DATA SEGMENT →
*-*-*

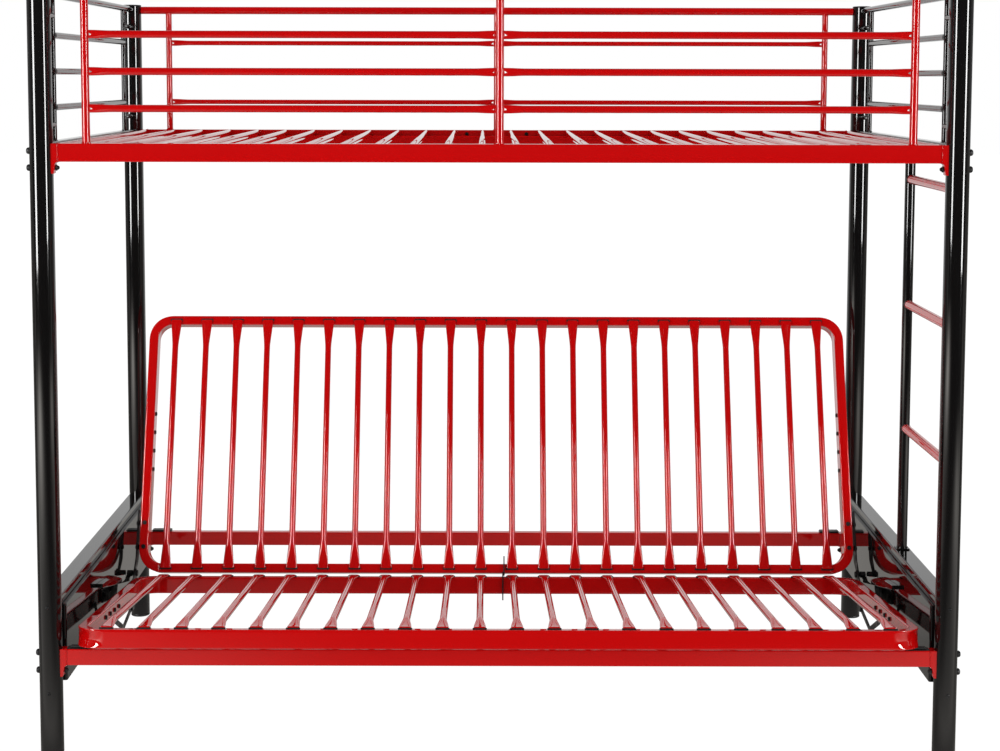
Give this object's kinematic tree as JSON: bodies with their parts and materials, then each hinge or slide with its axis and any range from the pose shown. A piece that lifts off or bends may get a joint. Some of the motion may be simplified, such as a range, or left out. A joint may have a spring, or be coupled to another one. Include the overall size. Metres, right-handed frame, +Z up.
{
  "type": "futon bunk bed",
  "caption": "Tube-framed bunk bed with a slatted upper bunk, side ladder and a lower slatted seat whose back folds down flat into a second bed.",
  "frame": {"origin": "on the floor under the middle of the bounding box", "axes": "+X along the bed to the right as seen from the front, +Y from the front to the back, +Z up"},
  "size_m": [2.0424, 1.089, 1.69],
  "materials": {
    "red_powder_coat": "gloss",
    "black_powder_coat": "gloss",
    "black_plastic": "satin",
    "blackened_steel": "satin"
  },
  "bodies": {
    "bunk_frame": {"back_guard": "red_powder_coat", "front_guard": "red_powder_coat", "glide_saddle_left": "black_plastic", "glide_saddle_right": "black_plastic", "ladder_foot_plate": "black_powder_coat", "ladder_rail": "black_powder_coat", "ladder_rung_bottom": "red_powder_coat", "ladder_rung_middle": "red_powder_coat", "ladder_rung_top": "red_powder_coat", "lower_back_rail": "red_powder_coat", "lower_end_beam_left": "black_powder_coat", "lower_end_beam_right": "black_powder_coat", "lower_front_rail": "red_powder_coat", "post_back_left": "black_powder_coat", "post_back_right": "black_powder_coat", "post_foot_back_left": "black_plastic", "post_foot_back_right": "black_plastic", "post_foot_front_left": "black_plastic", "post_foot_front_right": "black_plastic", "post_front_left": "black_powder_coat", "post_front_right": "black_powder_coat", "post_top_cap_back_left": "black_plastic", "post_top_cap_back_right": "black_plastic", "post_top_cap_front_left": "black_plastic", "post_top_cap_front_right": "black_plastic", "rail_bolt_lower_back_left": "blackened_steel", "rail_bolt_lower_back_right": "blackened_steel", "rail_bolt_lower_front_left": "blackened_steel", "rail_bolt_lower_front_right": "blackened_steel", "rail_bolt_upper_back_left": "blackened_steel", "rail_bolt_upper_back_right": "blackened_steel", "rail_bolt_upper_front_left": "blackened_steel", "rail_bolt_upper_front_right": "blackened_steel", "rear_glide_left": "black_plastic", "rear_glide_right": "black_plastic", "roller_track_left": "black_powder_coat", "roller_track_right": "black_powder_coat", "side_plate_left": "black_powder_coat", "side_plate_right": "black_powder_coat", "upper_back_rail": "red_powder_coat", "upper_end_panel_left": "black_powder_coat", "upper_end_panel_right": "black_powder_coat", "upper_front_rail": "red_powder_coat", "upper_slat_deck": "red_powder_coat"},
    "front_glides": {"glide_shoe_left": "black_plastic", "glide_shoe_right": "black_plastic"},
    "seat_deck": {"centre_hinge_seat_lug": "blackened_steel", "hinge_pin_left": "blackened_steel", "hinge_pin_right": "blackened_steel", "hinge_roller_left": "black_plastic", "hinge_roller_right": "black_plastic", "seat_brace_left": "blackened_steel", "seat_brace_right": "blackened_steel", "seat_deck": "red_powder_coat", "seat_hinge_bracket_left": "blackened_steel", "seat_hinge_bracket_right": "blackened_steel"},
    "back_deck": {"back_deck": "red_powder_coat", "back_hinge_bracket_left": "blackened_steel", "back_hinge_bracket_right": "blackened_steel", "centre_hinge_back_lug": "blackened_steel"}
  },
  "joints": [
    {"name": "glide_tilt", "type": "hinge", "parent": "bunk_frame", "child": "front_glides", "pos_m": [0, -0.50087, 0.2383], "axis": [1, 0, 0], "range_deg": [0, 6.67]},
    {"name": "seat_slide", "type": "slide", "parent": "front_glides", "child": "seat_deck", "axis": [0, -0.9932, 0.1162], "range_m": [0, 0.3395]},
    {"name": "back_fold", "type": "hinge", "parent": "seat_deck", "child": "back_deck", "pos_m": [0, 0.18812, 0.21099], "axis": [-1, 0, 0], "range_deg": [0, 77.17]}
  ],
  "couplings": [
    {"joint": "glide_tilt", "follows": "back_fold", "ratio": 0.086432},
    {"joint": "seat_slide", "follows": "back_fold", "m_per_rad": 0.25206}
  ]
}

*-*-*

DIRECTION → From the listing above, reproduce all the lines exactly.

FINAL RESULT →
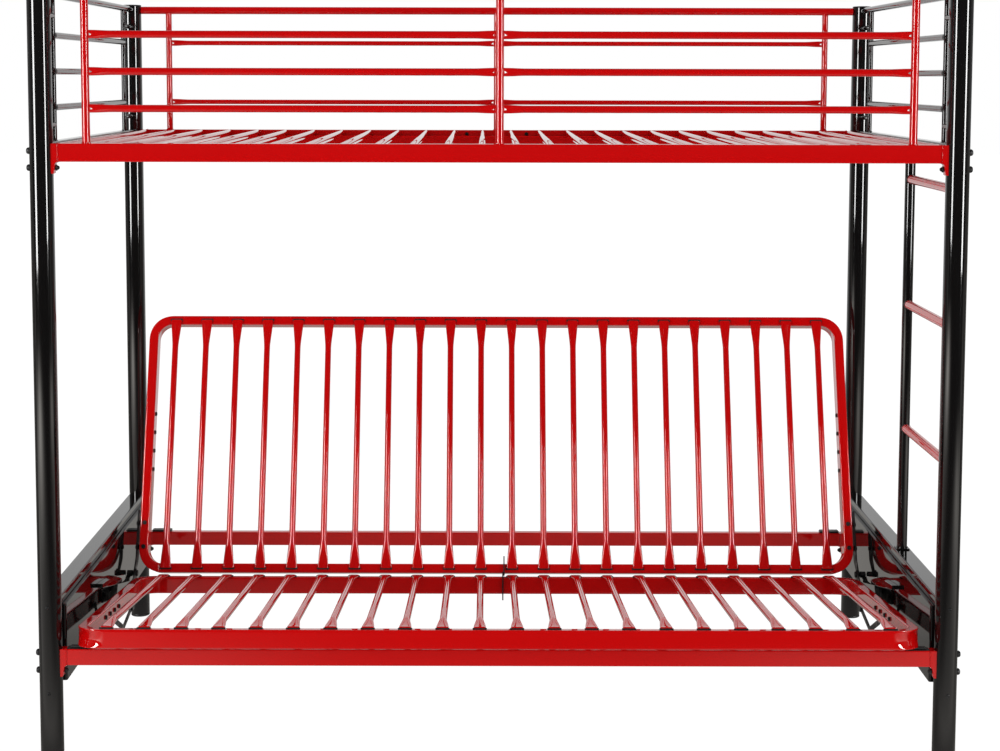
Give this object's kinematic tree as JSON: bodies with their parts and materials, then each hinge or slide with its axis and any range from the pose shown. A piece that lifts off or bends may get a joint. Some of the motion may be simplified, such as a range, or left out. A joint may have a spring, or be coupled to another one. Include the overall size. Metres, right-handed frame, +Z up.
{
  "type": "futon bunk bed",
  "caption": "Tube-framed bunk bed with a slatted upper bunk, side ladder and a lower slatted seat whose back folds down flat into a second bed.",
  "frame": {"origin": "on the floor under the middle of the bounding box", "axes": "+X along the bed to the right as seen from the front, +Y from the front to the back, +Z up"},
  "size_m": [2.0424, 1.089, 1.69],
  "materials": {
    "red_powder_coat": "gloss",
    "black_powder_coat": "gloss",
    "black_plastic": "satin",
    "blackened_steel": "satin"
  },
  "bodies": {
    "bunk_frame": {"back_guard": "red_powder_coat", "front_guard": "red_powder_coat", "glide_saddle_left": "black_plastic", "glide_saddle_right": "black_plastic", "ladder_foot_plate": "black_powder_coat", "ladder_rail": "black_powder_coat", "ladder_rung_bottom": "red_powder_coat", "ladder_rung_middle": "red_powder_coat", "ladder_rung_top": "red_powder_coat", "lower_back_rail": "red_powder_coat", "lower_end_beam_left": "black_powder_coat", "lower_end_beam_right": "black_powder_coat", "lower_front_rail": "red_powder_coat", "post_back_left": "black_powder_coat", "post_back_right": "black_powder_coat", "post_foot_back_left": "black_plastic", "post_foot_back_right": "black_plastic", "post_foot_front_left": "black_plastic", "post_foot_front_right": "black_plastic", "post_front_left": "black_powder_coat", "post_front_right": "black_powder_coat", "post_top_cap_back_left": "black_plastic", "post_top_cap_back_right": "black_plastic", "post_top_cap_front_left": "black_plastic", "post_top_cap_front_right": "black_plastic", "rail_bolt_lower_back_left": "blackened_steel", "rail_bolt_lower_back_right": "blackened_steel", "rail_bolt_lower_front_left": "blackened_steel", "rail_bolt_lower_front_right": "blackened_steel", "rail_bolt_upper_back_left": "blackened_steel", "rail_bolt_upper_back_right": "blackened_steel", "rail_bolt_upper_front_left": "blackened_steel", "rail_bolt_upper_front_right": "blackened_steel", "rear_glide_left": "black_plastic", "rear_glide_right": "black_plastic", "roller_track_left": "black_powder_coat", "roller_track_right": "black_powder_coat", "side_plate_left": "black_powder_coat", "side_plate_right": "black_powder_coat", "upper_back_rail": "red_powder_coat", "upper_end_panel_left": "black_powder_coat", "upper_end_panel_right": "black_powder_coat", "upper_front_rail": "red_powder_coat", "upper_slat_deck": "red_powder_coat"},
    "front_glides": {"glide_shoe_left": "black_plastic", "glide_shoe_right": "black_plastic"},
    "seat_deck": {"centre_hinge_seat_lug": "blackened_steel", "hinge_pin_left": "blackened_steel", "hinge_pin_right": "blackened_steel", "hinge_roller_left": "black_plastic", "hinge_roller_right": "black_plastic", "seat_brace_left": "blackened_steel", "seat_brace_right": "blackened_steel", "seat_deck": "red_powder_coat", "seat_hinge_bracket_left": "blackened_steel", "seat_hinge_bracket_right": "blackened_steel"},
    "back_deck": {"back_deck": "red_powder_coat", "back_hinge_bracket_left": "blackened_steel", "back_hinge_bracket_right": "blackened_steel", "centre_hinge_back_lug": "blackened_steel"}
  },
  "joints": [
    {"name": "glide_tilt", "type": "hinge", "parent": "bunk_frame", "child": "front_glides", "pos_m": [0, -0.50087, 0.2383], "axis": [1, 0, 0], "range_deg": [0, 6.67]},
    {"name": "seat_slide", "type": "slide", "parent": "front_glides", "child": "seat_deck", "axis": [0, -0.9932, 0.1162], "range_m": [0, 0.3395]},
    {"name": "back_fold", "type": "hinge", "parent": "seat_deck", "child": "back_deck", "pos_m": [0, 0.18812, 0.21099], "axis": [-1, 0, 0], "range_deg": [0, 77.17]}
  ],
  "couplings": [
    {"joint": "glide_tilt", "follows": "back_fold", "ratio": 0.086432},
    {"joint": "seat_slide", "follows": "back_fold", "m_per_rad": 0.25206}
  ]
}